Las Vegas went 26 and 10, earned the top seed, and then handled the Sun 3 and 1 in the Finals. Their starting five logged a record number of minutes together while still finishing near the top in defensive rating for the season.
Wilson has joked about being “go with the flow” but backs it with work, saying, “Like it or love it, I am going to be me regardless.” Teammates have described scouting sessions where she brought a laptop and pushed for adjustments before coaches walked in.
That first title was less polished than 2023, but you could feel the defensive standards that would power the run.
12. 2021 Chicago Sky chemistry finds its moment
On paper, the 2021 Sky was not supposed to be here. They finished 16 and 16, came in as a lower seed, then caught fire when it mattered most. What carried them was depth, ball movement, and a defense that suddenly looked connected.

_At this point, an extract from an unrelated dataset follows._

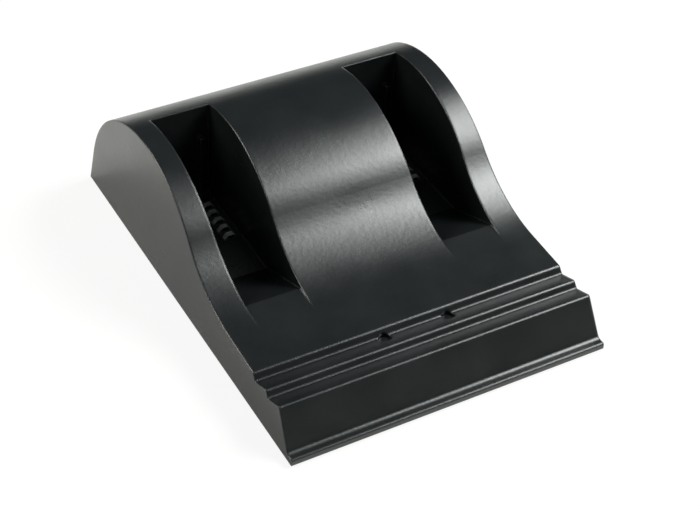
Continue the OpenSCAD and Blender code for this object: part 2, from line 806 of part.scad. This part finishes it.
top_housing();
base_cover();
circuit_board();
board_screws();
base_screws();
contact_block_left();
contact_block_right();
contact_blade(block_left_x, 1);  // contact_left_1
contact_blade(block_left_x, 2);  // contact_left_2
contact_blade(block_left_x, 3);  // contact_left_3
contact_blade(block_left_x, 4);  // contact_left_4
contact_blade(block_left_x, 5);  // contact_left_5
contact_blade(block_right_x, 1);  // contact_right_1
contact_blade(block_right_x, 2);  // contact_right_2
contact_blade(block_right_x, 3);  // contact_right_3
contact_blade(block_right_x, 4);  // contact_right_4
contact_blade(block_right_x, 5);  // contact_right_5
status_lamp(-light_x);  // status_lamp_left
status_lamp(light_x);  // status_lamp_right
lamp_window(-light_x);  // lamp_window_left
lamp_window(light_x);  // lamp_window_right
power_socket();
socket_pin();
heat_sink();
power_transistor(-1);  // power_transistor_left
power_transistor(1);  // power_transistor_right
choke(-small_x);  // choke_left
choke(small_x);  // choke_right
capacitor(-small_x);  // capacitor_left
capacitor(small_x);  // capacitor_right
controller_chip();
foot(foot_spots[0]);  // foot_front_left
foot(foot_spots[1]);  // foot_front_right
foot(foot_spots[2]);  // foot_rear_left
foot(foot_spots[3]);  // foot_rear_right
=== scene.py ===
"""Looks of the dual bay battery charger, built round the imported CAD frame.

Every CAD node keeps its place and its mesh and gets a procedural material.
A white floor, studio light and the camera of the photograph are set round it.
Lengths are metres, in the row frame.
"""

import json
import math

import bpy
from mathutils import Matrix, Vector

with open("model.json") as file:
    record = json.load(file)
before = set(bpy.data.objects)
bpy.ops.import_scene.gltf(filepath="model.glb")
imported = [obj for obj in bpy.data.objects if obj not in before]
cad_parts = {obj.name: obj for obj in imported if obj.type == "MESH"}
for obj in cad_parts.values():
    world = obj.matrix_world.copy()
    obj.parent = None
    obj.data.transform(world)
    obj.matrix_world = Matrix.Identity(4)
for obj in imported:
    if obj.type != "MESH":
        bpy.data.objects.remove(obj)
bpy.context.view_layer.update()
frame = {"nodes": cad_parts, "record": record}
nodes = frame["nodes"]

MM = 0.001

scene = bpy.context.scene
scene.view_settings.view_transform = "Standard"


# Nodes that the materials share

NOISE_OFFSET = (0.317, 0.421, 0.253)


def new_material(name):
    """An empty material: (material, node tree, Principled shader)."""
    material = bpy.data.materials.new(name)
    material.use_nodes = True
    tree = material.node_tree
    tree.nodes.clear()
    output = tree.nodes.new("ShaderNodeOutputMaterial")
    shader = tree.nodes.new("ShaderNodeBsdfPrincipled")
    tree.links.new(shader.outputs["BSDF"], output.inputs["Surface"])
    return material, tree, shader


def object_coords(tree):
    """Object coordinates, moved off the origin, where noise shows its lattice."""
    coords = tree.nodes.new("ShaderNodeTexCoord")
    moved = tree.nodes.new("ShaderNodeMapping")
    moved.inputs["Location"].default_value = NOISE_OFFSET
    tree.links.new(coords.outputs["Object"], moved.inputs["Vector"])
    return moved.outputs["Vector"]


def noise(tree, coords, per_metre, detail=2.0, rough=0.5):
    """A noise texture with so many features to the metre."""
    texture = tree.nodes.new("ShaderNodeTexNoise")
    texture.inputs["Scale"].default_value = per_metre
    texture.inputs["Detail"].default_value = detail
    texture.inputs["Roughness"].default_value = rough
    tree.links.new(coords, texture.inputs["Vector"])
    return texture.outputs["Fac"]


def bands(tree, coords, direction, per_metre, distortion):
    """Parallel bands that follow one another along an axis."""
    wave = tree.nodes.new("ShaderNodeTexWave")
    wave.wave_type = "BANDS"
    wave.bands_direction = direction
    wave.inputs["Scale"].default_value = per_metre
    wave.inputs["Distortion"].default_value = distortion
    tree.links.new(coords, wave.inputs["Vector"])
    return wave.outputs["Fac"]


def spread(tree, value, low, high, start=0.3, end=0.7):
    """Maps the part start..end of a value to low..high."""
    mapped = tree.nodes.new("ShaderNodeMapRange")
    mapped.inputs["From Min"].default_value = start
    mapped.inputs["From Max"].default_value = end
    mapped.inputs["To Min"].default_value = low
    mapped.inputs["To Max"].default_value = high
    tree.links.new(value, mapped.inputs["Value"])
    return mapped.outputs["Result"]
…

Across the playoffs Chicago held several higher seeds below their regular scoring averages and posted a strong positive net rating in the run. Against the field of WNBA champions, their regular season profile is average, but their postseason spike is one of the clearest proof cases for chemistry.
Candace Parker summed it up simply after that run, saying, “What is so special about this team is that we all have the same mentality.” There were stories of team meals where veterans and bench players broke down film on phones together.
Maybe it is just me, but that Sky title is the best example of how belief, depth, and defense can catch fire at the right time.
What Comes Next
So where does all this leave the next wave of WNBA championship teams? The blueprint is pretty clear. You need stars, but you also need that third guard who can switch onto a power forward for one possession in May and not blink.
Right now you can see pieces of that model in several places. In young cores that already talk about defense first. Veterans who are fine scoring 8 points as long as their team holds an opponent under 80.
The question for the next champion and for anyone who wants to crack a list like this is simple.
Who is willing to sacrifice touches and shine for one more stop.